I am not a big fan of New Year’s resolutions. They seem to set people up for failure, mostly because they’re so vague — I want to be healthier. I want to lose weight. I want to exercise more often.
But what does healthy mean? Are you including relationships or stress management in that picture of “health”? And how will you go about losing weight? And what’s the plan when exercising gets boring and you’d rather watch TV?
So, I shy away from bold declarations on Jan. 1. Until, of course, this year, when I became one of the many who declared a renewed commitment to health in 2013: I vowed to watch my food portions.
I eat fairly healthily (or so I like to think) — I make most of my meals at home: mostly fruits and vegetables, mostly in season; meat twice or perhaps three times a week; soda once or twice a month; lots of milk, whole grains and olive oil; limited salt and butter. But I’m a sucker for ice cream (even in the winter) and good, craft beers — and cheese. And, for the most part, I treat my gym routine — one hour, four days a week — as an excuse to indulge as I wish.

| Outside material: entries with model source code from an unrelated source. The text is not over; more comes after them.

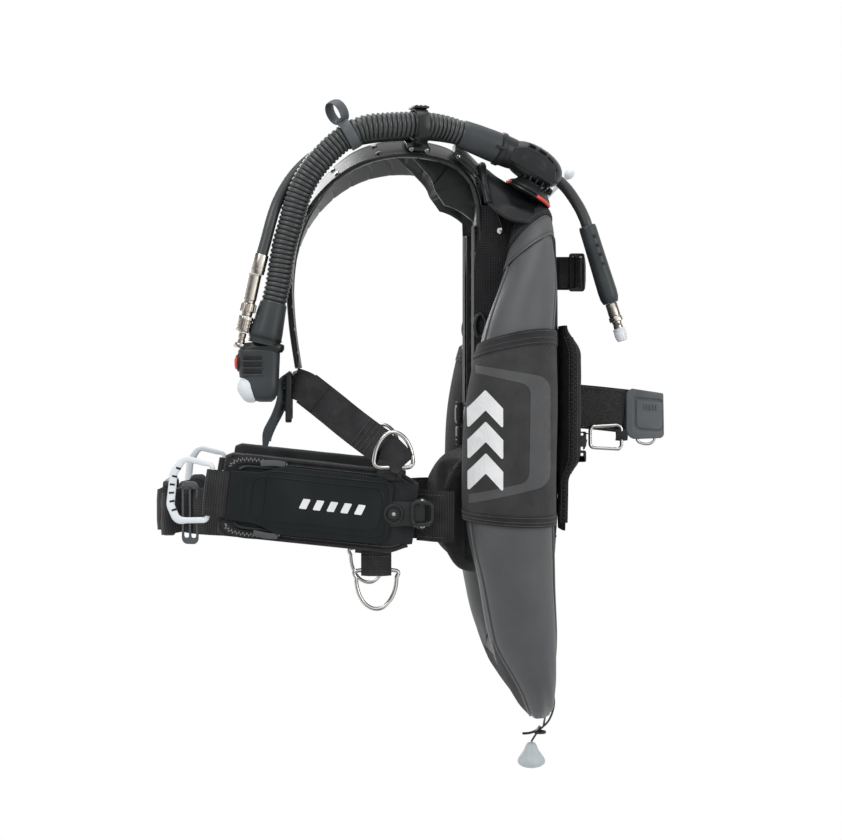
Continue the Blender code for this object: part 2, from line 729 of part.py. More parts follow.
def make_pull_handle(label, side, frame):
    """The rounded ring that the diver pulls to drop the weights; it turns about its rear bar."""
    half = HANDLE_HEIGHT / 2
    reach = HANDLE_LENGTH - 2 * HANDLE_RADIUS
    corners = ((0, -half + 4), (0, half - 4), (-reach + 8, half), (-reach, half - 16),
               (-reach, -half + 16), (-reach + 8, -half))
    ring = [(side * 13, HANDLE_PIVOT + y, z) for y, z in rounded(corners, 7)]
    tube(f"pull_handle_{label}", ring, HANDLE_RADIUS, "pale_plastic", closed=True, parent=frame,
         origin=(side * 13, HANDLE_PIVOT, 0))


def make_lower_ring(label, side):
    x, y, z = LOWER_RING_PIVOT
    drop = [(side * x, y - 22 * math.cos(a), z - 8 - 34 * math.sin(a))
            for a in (math.pi * k / 12 for k in range(13))]
    bar = [(side * x, y + 21, z), (side * x, y - 21, z)]
    tube(f"lower_d_ring_{label}", drop + bar, RING_WIRE, "stainless", closed=True,
         origin=(side * x, y, z))


def make_accessory_loop(label, side):
    x, y, z = ACCESSORY_PIVOT
    corners = rounded(((0, -13), (0, 13), (22, 11), (22, -11)), 6)
    loop = [(side * x, y + along, z + up) for along, up in corners]
    tube(f"accessory_loop_{label}", loop, RING_WIRE, "black_plastic", closed=True,
         origin=(side * x, y, z))


def make_weight_pockets():
    for label, side in SIDES:
        frame = pocket_frame(label, side)
        make_holster(label, side, frame)
        make_pouch(label, side, frame)
        make_flap(label, side, frame)
        make_pull_handle(label, side, frame)
        make_lower_ring(label, side)
        make_accessory_loop(label, side)


# ---------------------------------------------------------------- inflator and hoses

def make_elbow():
    up = Vector((0, -math.sin(ELBOW_LEAN), math.cos(ELBOW_LEAN)))
    foot = Vector(ELBOW_FOOT)
    turned("elbow_base", ((0, ELBOW_NECK), (20, ELBOW_NECK), (20, 8), (24, 7), (24, 3), (28, 3), (28, 0), (0, 0)),
           foot, up, "black_plastic", steps=20)
    bpy.ops.mesh.primitive_uv_sphere_add(segments=20, ring_count=12, radius=1, location=mm(*ELBOW_CENTRE))
    housing = bpy.context.object
    housing.name = "elbow_housing"
    housing.data.transform(Matrix.Diagonal((30 * MM, 36 * MM, 21 * MM, 1)))
    housing.rotation_euler = (ELBOW_LEAN, 0, 0)
    place(housing, "black_plastic")
    start, end = Vector((84, -58, 288)), Vector(HOSE_ROUTE[0])
    axis = (end - start).normalized()
    socket_end = start + axis * 26
    fuse(housing, cylinder("elbow_socket", start + axis * 13, 18, 26, axis, "black_plastic", sides=20))
    neck_room = cylinder("neck_room", foot + up * (ELBOW_NECK + GAP - 40), 60, 80, up, "black_plastic", sides=20)
    cut(housing, neck_room)
    length = (end - socket_end).length
    turned("hose_cuff_upper", ((0, length - 2 * GAP), (15, length - 2 * GAP), (16.5, length - 8), (17.5, GAP), (0, GAP)),
           socket_end, axis, "grey_plastic", steps=20)


def make_hoses():
    tube("corrugated_hose", smooth_route(HOSE_ROUTE, 20), HOSE_RADIUS, "hose_rubber", resolution=4)
    top, bottom = Vector(SLEEVE_TOP), Vector(SLEEVE_BOTTOM)
    straight = [top.lerp(bottom, share) for share in (-0.06, 0, 0.5, 1)]
    route = list(SUPPLY_ROUTE) + straight
    tube("supply_hose", smooth_route(route, 20), SUPPLY_RADIUS, "hose_rubber", resolution=2)


def make_inflator():
    x, y, z = INFLATOR_CENTRE
    body = box("inflator_body", (x - 16, y - 23, 12), (x + 16, y + 23, 70), "black_plastic", bevel=7, segments=2)
    inflate_axis = Vector((0, -1, 0))
    deflate_axis = Vector((0, -1, -0.7)).normalized()
    inflate_at = Vector((x, y - 23, 56))
    deflate_at = Vector((x, y - 19.5, 22))
    cut(body,
        cylinder("inflate_recess", inflate_at, 8.2, 20, inflate_axis, "black_plastic"),
        cylinder("deflate_recess", deflate_at, 11.2, 16, deflate_axis, "black_plastic", sides=20))
    turned("inflate_button", ((0, 4), (6, 4), (7.5, 2.5), (7.5, -6), (0, -6)),
           inflate_at, inflate_axis, "red_plastic")
    turned("deflate_button", ((0, 8), (8, 8), (10.5, 5.5), (10.5, -2), (0, -2)),
           deflate_at, deflate_axis, "pale_plastic", steps=20)
    top, foot = Vector(HOSE_ROUTE[-1]), Vector((128, -342, 75.5))
    length = (top - foot).length
    turned("hose_cuff_lower", ((0, length - 2 * GAP), (14.2, length - 2 * GAP), (14.6, 12), (14, 0), (0, 0)),
           foot, top - foot, "grey_plastic", steps=20)


def make_quick_connect():
    base = Vector(CONNECTOR_BASE)
    turned("quick_connect_nipple", ((0, 18), (4.5, 18), (4.5, 6), (6, 5), (6, 0.8), (0, 0.8)),
           base, CONNECTOR_AXIS, "stainless")
    turned("quick_connect_socket",
           ((0, 83.5), (7, 83.5), (7.4, 48), (8.4, 46), (8.4, 41), (6, 41), (6, 18.4), (0, 18.4)),
           base, CONNECTOR_AXIS, "stainless")
    turned("quick_connect_sleeve", ((8, 17), (8.4, 14), (8.4, 3), (8, 0), (6.5, 0), (6.5, 17)),
           base + CONNECTOR_AXIS * 19, CONNECTOR_AXIS, "stainless", hollow=True)


def make_supply_end():
    top, bottom = Vector(SLEEVE_TOP), Vector(SLEEVE_BOTTOM)
    axis = (bottom - top).normalized()
    length = (bottom - top).length
    turned("hose_sleeve", ((8.5, length), (10, length - 8), (10, 8), (8.5, 0), (7.2, 0), (7.2, length)),
           top, axis, "grey_plastic", hollow=True)
    turned("supply_fitting",
           ((0, 34), (5, 34), (5, 22), (7.2, 22), (7.2, 14), (6.2, 12), (6.6, GAP), (0, GAP)),
           bottom, axis, "stainless")
    turned("dust_cap", ((0, 23), (5.5, 22), (7.5, 18), (7.5, 0), (5.5, 0), (5.5, 13), (0, 13)),
           bottom + axis * 22.4, axis, "clear_cap")


def hose_band(name, at, along, radius, width, finish):
    """A clip ring round a hose."""
    return turned(
        name, ((radius + 2.6, width / 2), (radius + 2.6, -width / 2), (radius, -width / 2), (radius, width / 2)),
        at, along, finish, steps=20, hollow=True)


def make_hose_clips():
    clip_radius = HOSE_RADIUS + 1.2
    points = smooth_route(HOSE_ROUTE, 5)
    for name, y in (("hose_ring_strap", -247), ("hose_clip", -170)):
        nearest = min(range(1, len(points) - 1), key=lambda i: abs(points[i].y - y) + (points[i].z < 250) * 999)
        at = points[nearest]
        along = (points[nearest + 1] - points[nearest - 1]).normalized()
        ring = hose_band(name, at, along, clip_radius, 14, "black_plastic")
        up = (Z_AXIS - along * along.z).normalized()
        if name == "hose_ring_strap":
            bpy.ops.mesh.primitive_torus_add(
                major_segments=16, minor_segments=8, major_radius=0.010, minor_radius=0.003,
                location=(at + up * (clip_radius + 11)) * MM)
            eye = bpy.context.object
            eye.name = "strap_eye"
            face_along(eye, along.cross(up) * 0.7 + along * 0.7)
            fuse(ring, place(eye, "black_plastic"))
        else:
            tab = box("clip_tab", (at.x - 18.6, at.y - 6, 300.5), (at.x - 16.2, at.y + 6, at.z - 6), "black_plastic")
            fuse(ring, tab)


# ---------------------------------------------------------------- dump valves

def make_lower_dump():
    """The rear lower dump valve, its pull cord and its knob."""
    valve_axis = Y_AXIS
    turned("dump_valve_body", ((0, 7), (14, 7), (19, 5), (21, 0), (0, 0)), (DUMP_X, -19.5, -296),
           valve_axis, "black_plastic", steps=20)
    x, y, z = KNOB_TOP
    route = ((x, -14, -318.4), (x, -13, -336), (x, -19, -353), (x, -31, -365), (x, y, z))
    tube("dump_pull_cord", smooth_route(route, 5), 1.2, "hose_rubber", resolution=2, origin=KNOB_TOP)
    turned("dump_knob", ((0, 0), (5, -1), (7, -6), (14, -26), (11, -30), (0, -30)),
           (x, y, z - 1), Z_AXIS, "pale_plastic", steps=8)


def make_shoulder_dump():
    """The right shoulder's dump valve, with its knob on a stem that pulls out of it."""
    base, tip = Vector((-50, -22, 240)), Vector((-50, 21, 285))
    axis = (tip - base).normalized()
    valve = turned("shoulder_dump_valve", ((0, 9), (12, 9), (17, 6), (18, 0), (0, 0)), base, axis,
                   "black_plastic", steps=20)
    cut(valve, cylinder("stem_bore", base, 3.4, 60, axis, "black_plastic", sides=12))
    reach = (tip - base).length
    turned("shoulder_dump_knob", ((0, reach + 6), (6, reach + 4), (8, reach - 4), (6, reach - 10), (2.6, reach - 12),
                                  (2.6, 2), (0, 2)), base, axis, "pale_plastic", steps=12)


# ---------------------------------------------------------------- build

clear_scene()
PARTS = make_collection("buoyancy_compensator_vest")
TOOLS = make_collection("cutters")

make_backplate()
make_tank_seat()
make_padding()
make_air_cell()
make_wing_panels()
make_rear_bolsters()
make_carry_handle()
make_tank_band()
make_band_buckle()
make_upper_tank_strap()
make_shoulder_straps()
make_shoulder_buckles()
make_shoulder_webbing()
make_upper_rings()
make_waist_belts()
make_waist_buckle()
make_weight_pockets()
make_elbow()
make_hoses()
make_inflator()
make_quick_connect()
make_supply_end()
make_hose_clips()
make_lower_dump()
make_shoulder_dump()
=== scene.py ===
"""Looks for the buoyancy compensator vest: soft goods, hoses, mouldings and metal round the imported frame.

Figures are millimetres and mm() turns them into metres. +Z is up, -Y is the way the wearer faces,
+X is the wearer's left. Everything is built in place and rides on a body of the frame.
"""

import math

import bmesh
import bpy
from mathutils import Matrix, Vector, noise
from mathutils.bvhtree import BVHTree


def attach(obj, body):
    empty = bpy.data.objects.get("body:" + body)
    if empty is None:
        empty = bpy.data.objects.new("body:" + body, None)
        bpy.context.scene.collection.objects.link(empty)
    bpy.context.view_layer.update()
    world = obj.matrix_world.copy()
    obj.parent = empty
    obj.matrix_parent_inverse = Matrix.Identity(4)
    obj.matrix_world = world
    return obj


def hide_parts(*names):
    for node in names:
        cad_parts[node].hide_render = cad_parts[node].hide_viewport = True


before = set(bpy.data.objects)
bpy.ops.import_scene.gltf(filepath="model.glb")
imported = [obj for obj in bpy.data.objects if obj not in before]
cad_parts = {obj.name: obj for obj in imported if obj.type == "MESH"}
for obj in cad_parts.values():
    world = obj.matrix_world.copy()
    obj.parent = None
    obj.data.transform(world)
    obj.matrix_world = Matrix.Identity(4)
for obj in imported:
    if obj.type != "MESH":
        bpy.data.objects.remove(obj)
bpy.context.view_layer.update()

MM = 0.001
SIDES = (("left", 1), ("right", -1))
EDGES = (("upper", 1), ("lower", -1))
X_AXIS, Y_AXIS, Z_AXIS = Vector((1, 0, 0)), Vector((0, 1, 0)), Vector((0, 0, 1))
ROOT = "harness"

# Camera: the direction it looks from, its distance from its target and its lens
CAMERA_AZIMUTH, CAMERA_ELEVATION = math.radians(87.0), math.radians(1.25)
CAMERA_DISTANCE = 2.51
CAMERA_TARGET = Vector((0, -0.162, -0.0105))
CAMERA_LENS = 92.2
FLOOR_Z, FLOOR_HALF_WIDTH = -440.0, 1500.0

# Air cell stations from top to bottom of the left half, as in the solid: x, z, half width outward,
# y of the middle, half depth, rearward lean of the outer edge
CELL_STATIONS = (
    (0, 210, 22, -46, 19, 0.30),
    (45, 212, 24, -46, 21, 0.40),
    (88, 194, 30, -43, 21, 0.25),
    (121, 140, 40, -50, 31, 0.05),
    (138, 88, 45, -62, 39, 0.0),
    (146, 14, 49, -70, 47, 0.0),
    (148, -58, 50, -73, 49, 0.0),
    (146, -122, 49, -72, 48, 0.0),
    (140, -184, 48, -64, 42, 0.0),
    (126, -246, 46, -57, 37, 0.15),
    (98, -296, 45, -50, 26, 0.36),
    (48, -305, 45, -47, 20, 0.48),
    (0, -307, 44, -46, 19, 0.5),
)
BOTTOM_STATION = len(CELL_STATIONS) - 1
PANEL_TOP_STATION, PANEL_BOTTOM_STATION = 4, 7

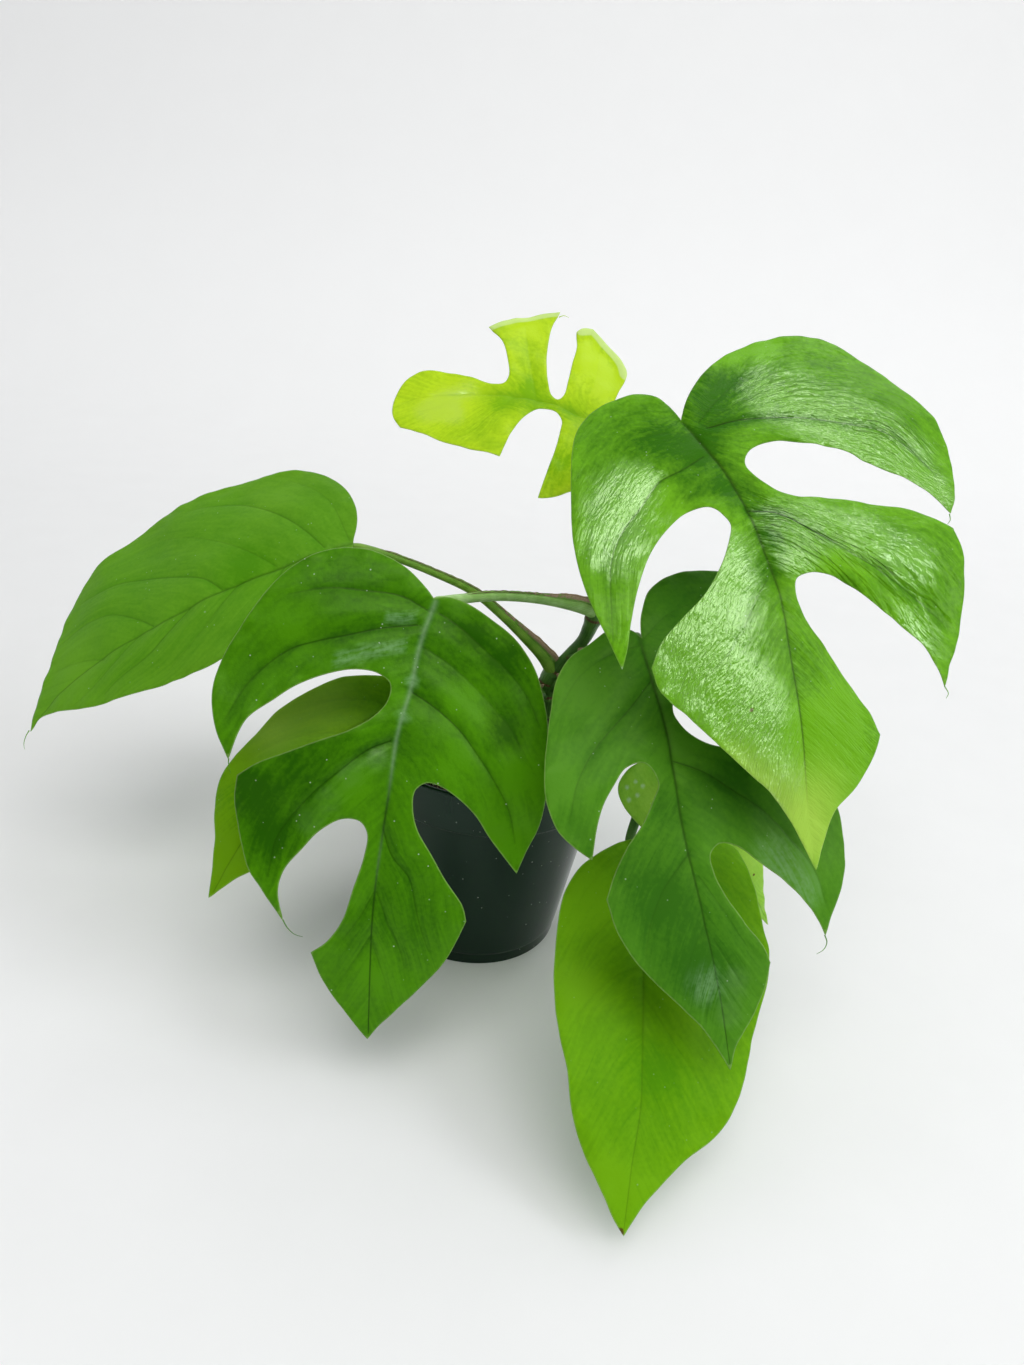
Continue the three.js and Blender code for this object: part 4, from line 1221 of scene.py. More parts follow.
def make_blade(name, leaf, seed, material):
    """One finished blade as an object, with what its finish reads stored on its points."""
    points, faces, facts, flat = blade_geometry(leaf, seed)
    for hook in leaf["hooks"]:
        more, more_faces, more_flat = hook_geometry(leaf, hook)
        start = len(points)
        points = np.vstack([points, more])
        faces += [tuple(i + start for i in face) for face in more_faces]
        flat = np.vstack([flat, more_flat])
        for key in facts:
            facts[key] = np.r_[facts[key], np.full(len(more), HOOK_FACTS.get(key, 0.0))]
    piece = new_object(name, points * MM, faces, material)
    mesh = piece.data
    for key, values in facts.items():
        stored = mesh.attributes.new(key, "FLOAT", "POINT")
        stored.data.foreach_set("value", values.astype(np.float32))
    corners = np.zeros(len(mesh.loops), int)
    mesh.loops.foreach_get("vertex_index", corners)
    plane = mesh.uv_layers.new(name="leaf")
    plane.data.foreach_set("uv", (flat[corners] / 100).astype(np.float32).ravel())
    return piece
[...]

But when that indulgence is a bowl of ice cream that really holds three — or even four — servings, the time at the gym just isn’t enough. (A side note: A serving of ice cream is a half-cup. Check that out next time you’re in the kitchen.) Even at 24, being healthy and watching my weight has become as much of a food battle as it is an exercise battle.
I bought a food scale, and I bring my measuring cups out more often. But the most simple tips are the ones I know I’ll stick with:
- Using a 10-inch plate instead of a 12-inch so I don’t feel like I need to pile on the food. I’ll also try to split my plate according to USDA guidelines — half veggies, one-quarter starch, one-quarter protein. Along a similar vein, I use a smaller dish for ice cream rather than a cereal bowl.
- Drinking beer from the bottle instead of a tap. Yes, it’s only a savings of 4 ounces between a typical 12-ounce bottle and a 16-ounce draft. But when I can find a choice I enjoy just as well in a smaller serving, I’ll go for it. With a fairly low alcohol tolerance, this helps me stay level-headed throughout the night as well.
- Avoiding the office treat table. Sometimes, even the mention of cookies is enough for me to get up and check out the offerings — holiday parties didn’t help. But I try to keep them out of sight — and also remember how unwell I feel when I do overeat or overindulge.
- Keeping healthy (or healthier) snacks available. I don’t buy cookies, chips or soda anymore, and when I do bake, I try to give some (or most) of the end result away. Stocking up on fruit satisfies my sweet tooth, and knowing I have a banana in my lunch bag is often enough to keep me from the morning cupcakes.